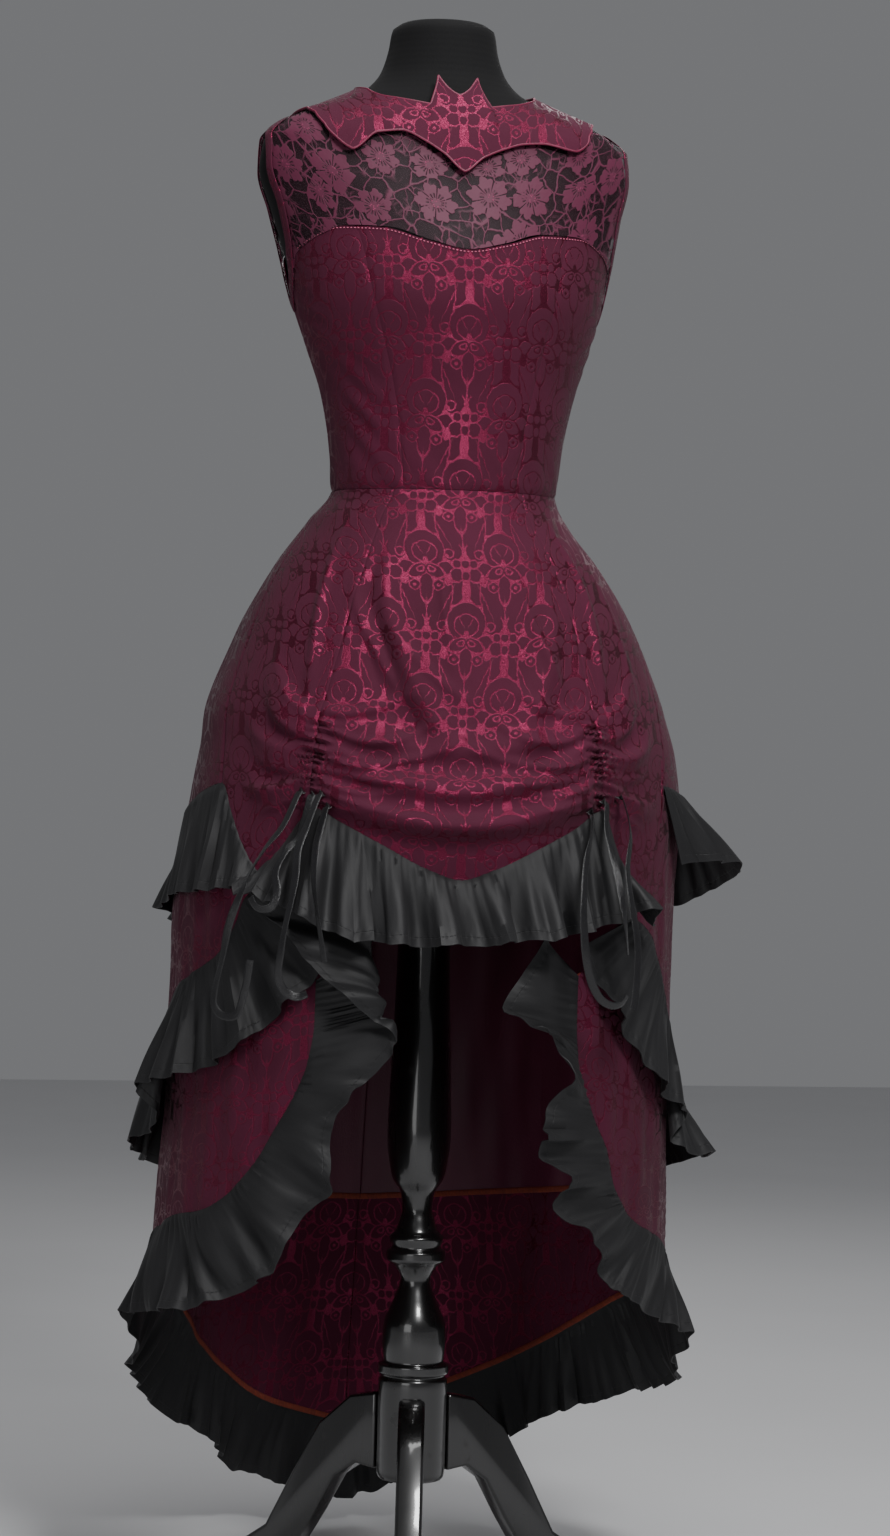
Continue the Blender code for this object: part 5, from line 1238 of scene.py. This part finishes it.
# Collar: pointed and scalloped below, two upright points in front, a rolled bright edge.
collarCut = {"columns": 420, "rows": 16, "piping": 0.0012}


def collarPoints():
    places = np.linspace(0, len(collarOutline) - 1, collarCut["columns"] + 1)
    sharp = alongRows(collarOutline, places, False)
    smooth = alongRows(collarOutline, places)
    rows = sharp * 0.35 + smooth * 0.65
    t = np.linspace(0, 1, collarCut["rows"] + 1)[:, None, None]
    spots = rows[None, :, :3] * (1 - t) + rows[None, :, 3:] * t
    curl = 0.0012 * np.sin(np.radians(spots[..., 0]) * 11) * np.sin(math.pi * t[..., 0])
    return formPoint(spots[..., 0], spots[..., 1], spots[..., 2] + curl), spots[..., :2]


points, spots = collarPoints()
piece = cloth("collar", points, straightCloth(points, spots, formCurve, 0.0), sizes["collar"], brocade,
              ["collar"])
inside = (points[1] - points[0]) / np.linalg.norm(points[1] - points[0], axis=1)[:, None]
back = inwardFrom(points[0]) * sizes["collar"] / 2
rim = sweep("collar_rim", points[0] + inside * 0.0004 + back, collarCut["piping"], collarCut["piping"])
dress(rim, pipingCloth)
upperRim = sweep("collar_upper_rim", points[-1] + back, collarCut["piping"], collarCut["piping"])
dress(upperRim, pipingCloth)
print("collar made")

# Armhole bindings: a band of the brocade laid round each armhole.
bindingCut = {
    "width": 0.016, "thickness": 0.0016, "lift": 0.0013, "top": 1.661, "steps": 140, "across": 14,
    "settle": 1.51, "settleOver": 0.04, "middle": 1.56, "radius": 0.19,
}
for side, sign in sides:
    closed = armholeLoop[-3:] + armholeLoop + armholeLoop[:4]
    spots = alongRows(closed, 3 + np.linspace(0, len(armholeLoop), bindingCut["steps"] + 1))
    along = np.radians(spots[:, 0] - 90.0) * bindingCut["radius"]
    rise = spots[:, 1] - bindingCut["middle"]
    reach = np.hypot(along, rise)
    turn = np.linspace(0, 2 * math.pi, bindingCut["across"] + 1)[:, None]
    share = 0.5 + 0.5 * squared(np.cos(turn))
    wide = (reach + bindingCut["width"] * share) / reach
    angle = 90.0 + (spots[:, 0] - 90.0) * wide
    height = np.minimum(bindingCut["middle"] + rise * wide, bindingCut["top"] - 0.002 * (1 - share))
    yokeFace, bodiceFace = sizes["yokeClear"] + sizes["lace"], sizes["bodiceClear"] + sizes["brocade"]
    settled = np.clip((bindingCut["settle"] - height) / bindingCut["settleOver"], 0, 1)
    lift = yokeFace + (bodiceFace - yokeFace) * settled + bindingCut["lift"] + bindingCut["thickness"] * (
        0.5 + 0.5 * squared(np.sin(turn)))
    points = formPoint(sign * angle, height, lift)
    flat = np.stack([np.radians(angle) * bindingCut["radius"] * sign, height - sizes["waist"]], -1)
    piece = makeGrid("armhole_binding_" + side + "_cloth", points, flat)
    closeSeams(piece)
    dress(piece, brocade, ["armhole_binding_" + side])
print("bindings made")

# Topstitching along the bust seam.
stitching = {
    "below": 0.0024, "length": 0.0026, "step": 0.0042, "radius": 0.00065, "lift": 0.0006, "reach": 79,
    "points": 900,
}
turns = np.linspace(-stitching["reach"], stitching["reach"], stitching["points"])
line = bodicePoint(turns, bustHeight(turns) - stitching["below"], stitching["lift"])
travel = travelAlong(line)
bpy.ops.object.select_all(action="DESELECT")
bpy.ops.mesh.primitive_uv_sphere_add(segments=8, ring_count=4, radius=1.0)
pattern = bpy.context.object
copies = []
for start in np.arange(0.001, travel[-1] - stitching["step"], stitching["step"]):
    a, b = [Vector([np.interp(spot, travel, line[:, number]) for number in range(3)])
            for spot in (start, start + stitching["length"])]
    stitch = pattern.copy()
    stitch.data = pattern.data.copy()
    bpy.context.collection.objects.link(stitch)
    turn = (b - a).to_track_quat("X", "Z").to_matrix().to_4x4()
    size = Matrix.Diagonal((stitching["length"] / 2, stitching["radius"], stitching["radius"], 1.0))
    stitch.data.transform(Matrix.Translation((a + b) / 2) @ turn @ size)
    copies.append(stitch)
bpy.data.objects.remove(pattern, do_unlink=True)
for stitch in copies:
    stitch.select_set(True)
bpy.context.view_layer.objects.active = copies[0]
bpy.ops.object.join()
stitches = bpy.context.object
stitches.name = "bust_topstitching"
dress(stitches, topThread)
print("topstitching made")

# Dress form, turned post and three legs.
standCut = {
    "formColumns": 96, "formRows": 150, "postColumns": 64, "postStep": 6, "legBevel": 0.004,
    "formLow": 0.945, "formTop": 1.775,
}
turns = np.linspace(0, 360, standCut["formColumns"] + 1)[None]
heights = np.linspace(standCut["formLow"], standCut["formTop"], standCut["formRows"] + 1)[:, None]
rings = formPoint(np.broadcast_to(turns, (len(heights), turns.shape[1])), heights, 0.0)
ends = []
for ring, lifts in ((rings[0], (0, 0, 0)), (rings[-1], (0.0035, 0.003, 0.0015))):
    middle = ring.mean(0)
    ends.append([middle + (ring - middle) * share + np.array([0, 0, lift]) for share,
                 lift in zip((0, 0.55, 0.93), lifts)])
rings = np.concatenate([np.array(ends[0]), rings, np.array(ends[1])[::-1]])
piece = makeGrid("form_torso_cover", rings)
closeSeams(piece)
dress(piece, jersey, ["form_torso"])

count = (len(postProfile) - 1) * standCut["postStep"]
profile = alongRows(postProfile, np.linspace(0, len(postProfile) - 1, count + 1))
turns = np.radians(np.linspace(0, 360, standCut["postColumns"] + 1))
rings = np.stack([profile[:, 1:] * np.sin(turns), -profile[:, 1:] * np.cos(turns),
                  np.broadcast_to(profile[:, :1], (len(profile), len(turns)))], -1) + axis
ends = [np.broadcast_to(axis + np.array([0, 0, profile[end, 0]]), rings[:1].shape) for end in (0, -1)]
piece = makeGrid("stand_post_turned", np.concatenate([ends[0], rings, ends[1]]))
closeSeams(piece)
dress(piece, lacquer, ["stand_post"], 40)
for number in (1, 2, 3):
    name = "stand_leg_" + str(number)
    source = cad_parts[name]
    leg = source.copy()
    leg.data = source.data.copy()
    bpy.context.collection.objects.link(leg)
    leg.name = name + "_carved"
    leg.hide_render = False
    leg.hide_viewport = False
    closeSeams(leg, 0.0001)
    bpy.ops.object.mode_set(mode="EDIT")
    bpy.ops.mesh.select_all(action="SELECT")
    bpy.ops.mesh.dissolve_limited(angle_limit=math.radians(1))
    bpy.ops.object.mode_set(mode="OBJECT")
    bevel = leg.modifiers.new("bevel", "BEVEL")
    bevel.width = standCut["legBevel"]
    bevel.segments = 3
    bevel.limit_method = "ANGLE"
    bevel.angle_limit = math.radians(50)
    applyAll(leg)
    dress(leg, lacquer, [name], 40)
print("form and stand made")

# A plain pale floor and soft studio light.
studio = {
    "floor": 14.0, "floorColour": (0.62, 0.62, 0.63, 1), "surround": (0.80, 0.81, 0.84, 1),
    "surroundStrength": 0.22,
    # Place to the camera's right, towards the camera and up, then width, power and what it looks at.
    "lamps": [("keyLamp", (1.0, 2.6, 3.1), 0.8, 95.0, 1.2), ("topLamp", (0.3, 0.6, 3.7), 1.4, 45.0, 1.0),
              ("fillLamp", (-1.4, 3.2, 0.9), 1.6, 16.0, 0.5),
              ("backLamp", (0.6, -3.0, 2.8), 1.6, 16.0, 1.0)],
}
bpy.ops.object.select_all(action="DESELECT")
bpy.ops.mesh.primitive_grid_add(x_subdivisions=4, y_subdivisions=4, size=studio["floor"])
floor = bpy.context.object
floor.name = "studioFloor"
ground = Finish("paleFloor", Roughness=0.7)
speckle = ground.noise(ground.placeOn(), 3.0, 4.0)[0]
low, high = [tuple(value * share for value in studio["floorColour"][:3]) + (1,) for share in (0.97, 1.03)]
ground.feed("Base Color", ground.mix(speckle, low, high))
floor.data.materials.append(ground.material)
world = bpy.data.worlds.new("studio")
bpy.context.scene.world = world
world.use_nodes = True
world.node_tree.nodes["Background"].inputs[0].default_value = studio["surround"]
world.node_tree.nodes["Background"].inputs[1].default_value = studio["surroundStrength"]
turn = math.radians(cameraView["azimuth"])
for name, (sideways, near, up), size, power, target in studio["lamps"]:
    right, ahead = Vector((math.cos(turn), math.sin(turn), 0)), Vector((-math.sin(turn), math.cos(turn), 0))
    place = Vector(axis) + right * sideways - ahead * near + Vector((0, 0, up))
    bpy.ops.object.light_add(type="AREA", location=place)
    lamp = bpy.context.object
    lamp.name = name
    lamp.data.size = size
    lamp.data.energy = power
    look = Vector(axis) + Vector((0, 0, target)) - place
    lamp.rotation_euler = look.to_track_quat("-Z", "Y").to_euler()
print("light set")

####################

Task to carry out: From the top of the listing above, restate each line word for word up to and including the line with "return formPoint(spots[..., 0], spots[..., 1], spots[..., 2]"; add nothing else.

Completed exercise:
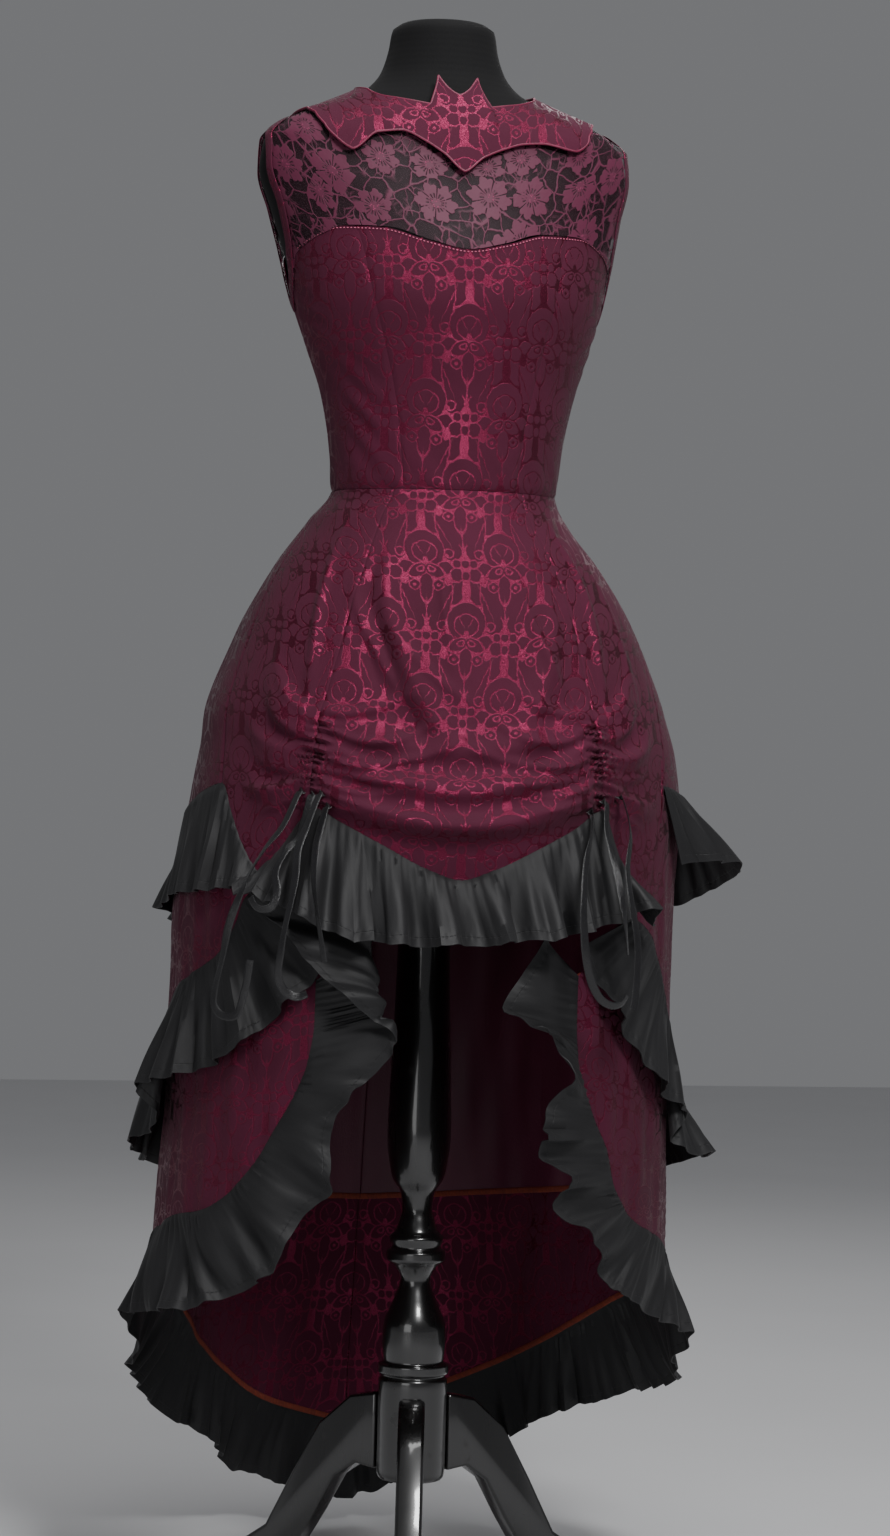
Continue the Blender code for this object: part 5, from line 1238 of scene.py. This part finishes it.
# Collar: pointed and scalloped below, two upright points in front, a rolled bright edge.
collarCut = {"columns": 420, "rows": 16, "piping": 0.0012}


def collarPoints():
    places = np.linspace(0, len(collarOutline) - 1, collarCut["columns"] + 1)
    sharp = alongRows(collarOutline, places, False)
    smooth = alongRows(collarOutline, places)
    rows = sharp * 0.35 + smooth * 0.65
    t = np.linspace(0, 1, collarCut["rows"] + 1)[:, None, None]
    spots = rows[None, :, :3] * (1 - t) + rows[None, :, 3:] * t
    curl = 0.0012 * np.sin(np.radians(spots[..., 0]) * 11) * np.sin(math.pi * t[..., 0])
    return formPoint(spots[..., 0], spots[..., 1], spots[..., 2] + curl), spots[..., :2]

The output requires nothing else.